Leitsatz (amtlich)

Zur Auslegung eines Prozessvergleichs über die "Kosten des Rechtsstreits" bei bereits vorliegender rechtskräftiger Entscheidung über die Kosten der Rechtsmittelzüge.

 

Normenkette

ZPO § 98 S. 2, § 103 Abs. 1; BGB § 779

 

Verfahrensgang

OLG Düsseldorf (Beschluss vom 25.05.2016; Aktenzeichen I-21 W 8/16 + I-21 W 10/16)

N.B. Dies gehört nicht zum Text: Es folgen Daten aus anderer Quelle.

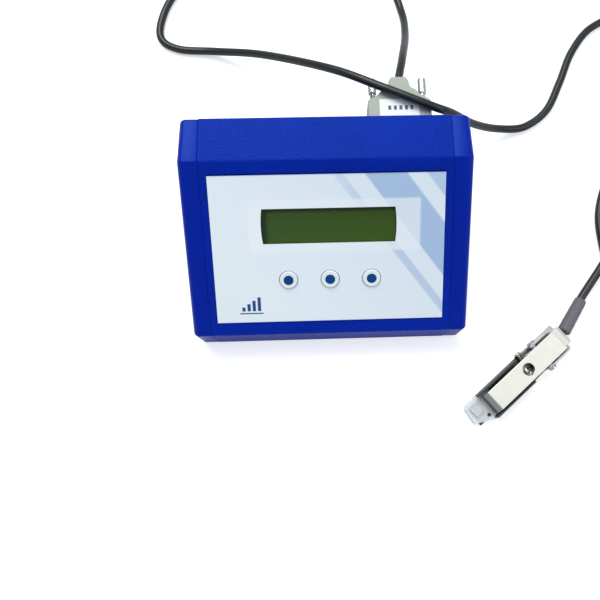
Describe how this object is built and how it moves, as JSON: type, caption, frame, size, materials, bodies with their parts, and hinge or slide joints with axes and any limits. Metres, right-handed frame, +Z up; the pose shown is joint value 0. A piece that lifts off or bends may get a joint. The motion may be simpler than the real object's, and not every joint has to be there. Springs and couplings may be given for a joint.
{
  "type": "hand dynamometer",
  "caption": "Desk readout console with sloping display and key panel, joined by a free cable and screw-locked plug to a pinch force sensor with a sprung lever.",
  "frame": {"origin": "centre of the console's flat underside, on the table", "axes": "+X to the right of the front panel, +Y to the rear where the plug is, +Z up"},
  "size_m": [0.293, 0.2808, 0.0642],
  "materials": {
    "case_blue": "fine grained",
    "cheek_blue": "fine grained, slightly smoother",
    "zinc": "zinc plated",
    "pad_rubber": "matt",
    "overlay_print": "satin printed film",
    "clear_pane": "clear film",
    "dark_bezel": "satin black",
    "display_green": "display glass with polariser",
    "backlight": "light guide",
    "circuit_green": "solder mask",
    "key_white": "satin",
    "black_plastic": "moulded",
    "ribbon_grey": "flat cable sleeve",
    "battery_sleeve": "plain sleeve",
    "nickel": "nickel plated",
    "gold_pin": "gold plated",
    "hood_grey": "fine grained",
    "clamp_grey": "plain",
    "label_white": "paper-like film",
    "cable_black": "satin sheath",
    "sensor_steel": "satin",
    "lever_steel": "satin, lightly worn",
    "beam_aluminium": "milled",
    "gauge_foil": "foil gauge under lacquer",
    "spring_steel": "drawn wire",
    "gland_metal": "milled",
    "boot_rubber": "shrink sleeve",
    "clear_acrylic": "polished edges",
    "black_screw": "blackened"
  },
  "bodies": {
    "console_and_lead": {"top_cover": "case_blue", "base_tray": "case_blue", "left_cheek": "cheek_blue", "right_cheek": "cheek_blue", "case_screws": "zinc", "base_pads": "pad_rubber", "front_overlay": "overlay_print", "display_window": "clear_pane", "display_bezel": "dark_bezel", "display_glass": "display_green", "display_backlight": "backlight", "display_board": "circuit_green", "display_screws": "zinc", "key_switches": "black_plastic", "key_board": "circuit_green", "key_board_screws": "zinc", "main_board": "circuit_green", "board_chips": "black_plastic", "board_connectors": "black_plastic", "main_board_screws": "zinc", "display_ribbon": "ribbon_grey", "input_ribbon": "ribbon_grey", "battery": "battery_sleeve", "battery_snap": "black_plastic", "battery_lid": "case_blue", "battery_lid_screw": "zinc", "socket_shell": "nickel", "socket_insulator": "black_plastic", "jack_posts": "nickel", "plug_shell": "nickel", "plug_insulator": "black_plastic", "plug_pins": "gold_pin", "plug_hood_upper": "hood_grey", "plug_hood_lower": "hood_grey", "hood_screws": "zinc", "cable_clamp": "clamp_grey", "plug_label": "label_white", "cable_main": "cable_black", "cable_coil": "cable_black", "cable_tail": "cable_black", "sensor_channel": "sensor_steel", "pivot_pin": "nickel", "load_beam": "beam_aluminium", "beam_mount": "sensor_steel", "beam_screws": "zinc", "side_screw": "zinc", "centre_screw": "zinc", "strain_gauge": "gauge_foil", "return_spring": "spring_steel", "gland_block": "gland_metal", "cable_boot": "boot_rubber", "tip_pad": "clear_acrylic", "tip_screw": "black_screw"},
    "button_left": {"button_left": "key_white"},
    "button_middle": {"button_middle": "key_white"},
    "button_right": {"button_right": "key_white"},
    "lever": {"sensor_lever": "lever_steel", "push_stud": "lever_steel"},
    "thumbscrew_left": {"thumbscrew_left": "nickel"},
    "thumbscrew_right": {"thumbscrew_right": "nickel"}
  },
  "joints": [
    {"name": "button_left_press", "type": "slide", "parent": "console_and_lead", "child": "button_left", "axis": [0, 0.5299, -0.848], "range_m": [0, 0.0005], "stiffness_N_per_m": 1200, "springref_m": -0.0002},
    {"name": "button_middle_press", "type": "slide", "parent": "console_and_lead", "child": "button_middle", "axis": [0, 0.5299, -0.848], "range_m": [0, 0.0005], "stiffness_N_per_m": 1200, "springref_m": -0.0002},
    {"name": "button_right_press", "type": "slide", "parent": "console_and_lead", "child": "button_right", "axis": [0, 0.5299, -0.848], "range_m": [0, 0.0005], "stiffness_N_per_m": 1200, "springref_m": -0.0002},
    {"name": "lever_pivot", "type": "hinge", "parent": "console_and_lead", "child": "lever", "pos_m": [0.10348, -0.05699, 0.007], "axis": [0.6374, -0.7705, 0], "range_deg": [0, 1.9], "stiffness_Nm_per_rad": 1.2, "springref_deg": -1.15, "deforming": ["return_spring"]},
    {"name": "thumbscrew_left_turn", "type": "hinge", "parent": "console_and_lead", "child": "thumbscrew_left", "pos_m": [0.0235, 0.05, 0.0335], "axis": [0, 1, 0], "continuous": true},
    {"name": "thumbscrew_right_turn", "type": "hinge", "parent": "console_and_lead", "child": "thumbscrew_right", "pos_m": [0.0485, 0.05, 0.0335], "axis": [0, 1, 0], "continuous": true}
  ]
}
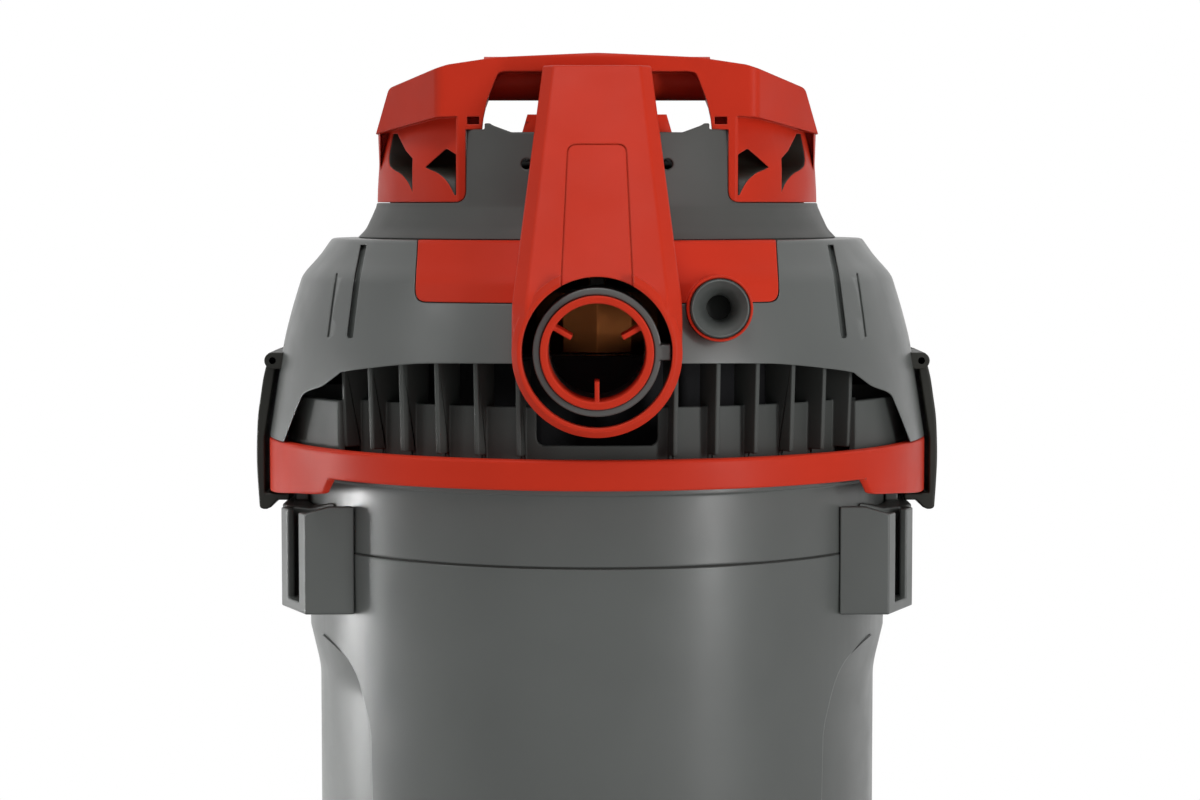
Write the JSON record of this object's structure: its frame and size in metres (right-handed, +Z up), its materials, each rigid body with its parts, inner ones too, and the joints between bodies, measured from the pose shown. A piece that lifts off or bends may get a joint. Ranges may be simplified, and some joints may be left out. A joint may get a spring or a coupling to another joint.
{
  "type": "shop vacuum",
  "caption": "Wet and dry shop vacuum: round grey tank on wheels, lift-off head with red band, carry handle, rear blow port, air grilles and side latches.",
  "frame": {"origin": "on the floor under the tank's upright axis", "axes": "+Z up, the rear with the blow port faces -Y, the hose inlet faces +Y, +X to the right seen from the rear"},
  "size_m": [0.3864, 0.39, 0.583],
  "materials": {
    "grey_plastic": "satin moulded grey",
    "dark_plastic": "fine-textured dark grey",
    "red_plastic": "satin moulded red",
    "black_plastic": "moulded black",
    "rubber": "matt black rubber",
    "tyre": "moulded tyre",
    "steel": "turned steel",
    "aluminium": "pressed aluminium",
    "copper": "wound copper",
    "filter_paper": "pleated paper",
    "foam": "open-cell foam",
    "ball_plastic": "smooth white plastic",
    "circuit_board": "green laminate"
  },
  "bodies": {
    "tank": {"tank": "grey_plastic", "hose_inlet_socket": "black_plastic", "inlet_seal": "rubber", "inlet_deflector": "black_plastic", "chassis": "black_plastic", "rear_axle": "steel", "bracket_left": "grey_plastic", "bracket_right": "grey_plastic"},
    "head": {"rim_band": "red_plastic", "head_shell": "grey_plastic", "rear_grille": "grey_plastic", "front_grille": "grey_plastic", "rear_panel": "red_plastic", "cord_gland": "grey_plastic", "rear_column": "red_plastic", "port_collar": "grey_plastic", "port_ring": "red_plastic", "top_cowl": "dark_plastic", "carry_handle": "red_plastic", "lower_housing": "black_plastic", "rim_seal": "rubber", "cartridge_filter": "filter_paper", "filter_cap": "black_plastic", "float_cage": "black_plastic", "motor_gasket": "rubber", "fan_housing": "steel", "lower_bearing": "steel", "upper_bearing": "steel", "stator": "copper", "motor_bridge": "black_plastic", "brush_holder_front": "black_plastic", "brush_holder_rear": "black_plastic", "exhaust_foam": "foam", "control_panel": "dark_plastic", "flap_pin": "steel", "control_board": "circuit_board", "latch_pin_left": "steel", "latch_pin_right": "steel"},
    "filter_knob": {"filter_knob": "red_plastic"},
    "float": {"float_ball": "ball_plastic"},
    "rotor": {"impeller": "aluminium", "motor_shaft": "steel", "armature": "copper", "commutator": "copper"},
    "mode_knob": {"mode_knob": "red_plastic"},
    "socket_flap": {"socket_flap": "black_plastic"},
    "latch_left": {"latch_left": "black_plastic"},
    "wheel_left": {"tyre_left": "tyre", "wheel_hub_left": "grey_plastic", "hub_cap_left": "red_plastic"},
    "caster_left": {"caster_fork_left": "black_plastic", "caster_pin_left": "steel"},
    "caster_wheel_left": {"caster_wheel_left": "rubber"},
    "latch_right": {"latch_right": "black_plastic"},
    "wheel_right": {"tyre_right": "tyre", "wheel_hub_right": "grey_plastic", "hub_cap_right": "red_plastic"},
    "caster_right": {"caster_fork_right": "black_plastic", "caster_pin_right": "steel"},
    "caster_wheel_right": {"caster_wheel_right": "rubber"}
  },
  "joints": [
    {"name": "head_lift", "type": "slide", "parent": "tank", "child": "head", "axis": [0, 0, 1], "range_m": [0, 0.3]},
    {"name": "filter_knob_turn", "type": "hinge", "parent": "head", "child": "filter_knob", "pos_m": [0, 0, 0.2], "axis": [0, 0, 1], "range_deg": [0, 90]},
    {"name": "float_rise", "type": "slide", "parent": "head", "child": "float", "axis": [0, 0, 1], "range_m": [0, 0.045]},
    {"name": "rotor_spin", "type": "hinge", "parent": "head", "child": "rotor", "pos_m": [0, 0, 0.43], "axis": [0, 0, 1], "continuous": true},
    {"name": "mode_knob_turn", "type": "hinge", "parent": "head", "child": "mode_knob", "pos_m": [-0.038, 0.18, 0.455], "axis": [0, 1, 0], "range_deg": [0, 240]},
    {"name": "socket_flap_open", "type": "hinge", "parent": "head", "child": "socket_flap", "pos_m": [0.038, 0.1784, 0.4756], "axis": [1, 0, 0], "range_deg": [0, 100], "stiffness_Nm_per_rad": 0.02, "springref_deg": -28.65},
    {"name": "latch_left_open", "type": "hinge", "parent": "head", "child": "latch_left", "pos_m": [-0.1834, 0, 0.4135], "axis": [0, 1, 0], "range_deg": [0, 45]},
    {"name": "wheel_left_roll", "type": "hinge", "parent": "tank", "child": "wheel_left", "pos_m": [-0.173, -0.105, 0.062], "axis": [1, 0, 0], "continuous": true},
    {"name": "caster_left_swivel", "type": "hinge", "parent": "tank", "child": "caster_left", "pos_m": [-0.08, 0.105, 0.06], "axis": [0, 0, 1], "continuous": true},
    {"name": "caster_left_roll", "type": "hinge", "parent": "caster_left", "child": "caster_wheel_left", "pos_m": [-0.08, 0.09, 0.022], "axis": [1, 0, 0], "continuous": true},
    {"name": "latch_right_open", "type": "hinge", "parent": "head", "child": "latch_right", "pos_m": [0.1834, 0, 0.4135], "axis": [0, -1, 0], "range_deg": [0, 45]},
    {"name": "wheel_right_roll", "type": "hinge", "parent": "tank", "child": "wheel_right", "pos_m": [0.173, -0.105, 0.062], "axis": [1, 0, 0], "continuous": true},
    {"name": "caster_right_swivel", "type": "hinge", "parent": "tank", "child": "caster_right", "pos_m": [0.08, 0.105, 0.06], "axis": [0, 0, 1], "continuous": true},
    {"name": "caster_right_roll", "type": "hinge", "parent": "caster_right", "child": "caster_wheel_right", "pos_m": [0.08, 0.09, 0.022], "axis": [1, 0, 0], "continuous": true}
  ]
}
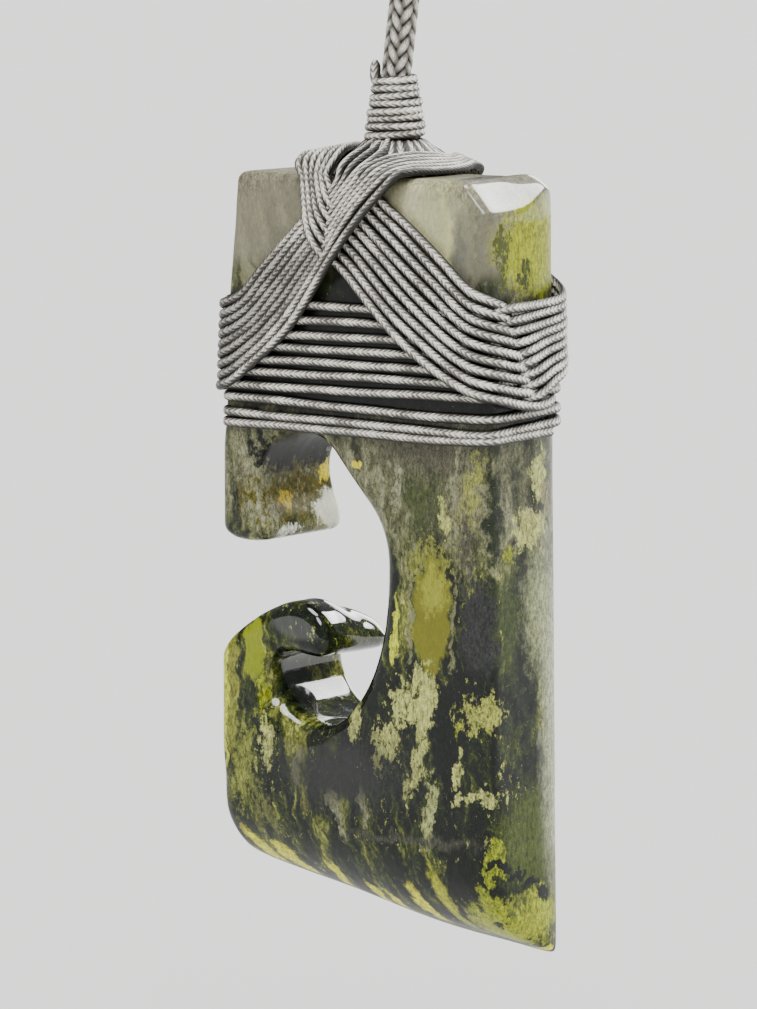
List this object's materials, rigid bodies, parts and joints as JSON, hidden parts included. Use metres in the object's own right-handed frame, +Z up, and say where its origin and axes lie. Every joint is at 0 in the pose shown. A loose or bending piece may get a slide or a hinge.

LG Wuppertal (Beschluss vom 26.01.2016; Aktenzeichen 5 O 342/06)

 

Tenor

Die Rechtsbeschwerde gegen den Beschluss des 21. Zivilsenats des OLG Düsseldorf vom 25.5.2016 wird zurückgewiesen.

Die Kosten des Rechtsbeschwerdeverfahrens tragen die Beklagten zu 1) und 2) zu 55 Prozent als Gesamtschuldner, die Beklagte zu 1) zu weiteren 45 Prozent allein.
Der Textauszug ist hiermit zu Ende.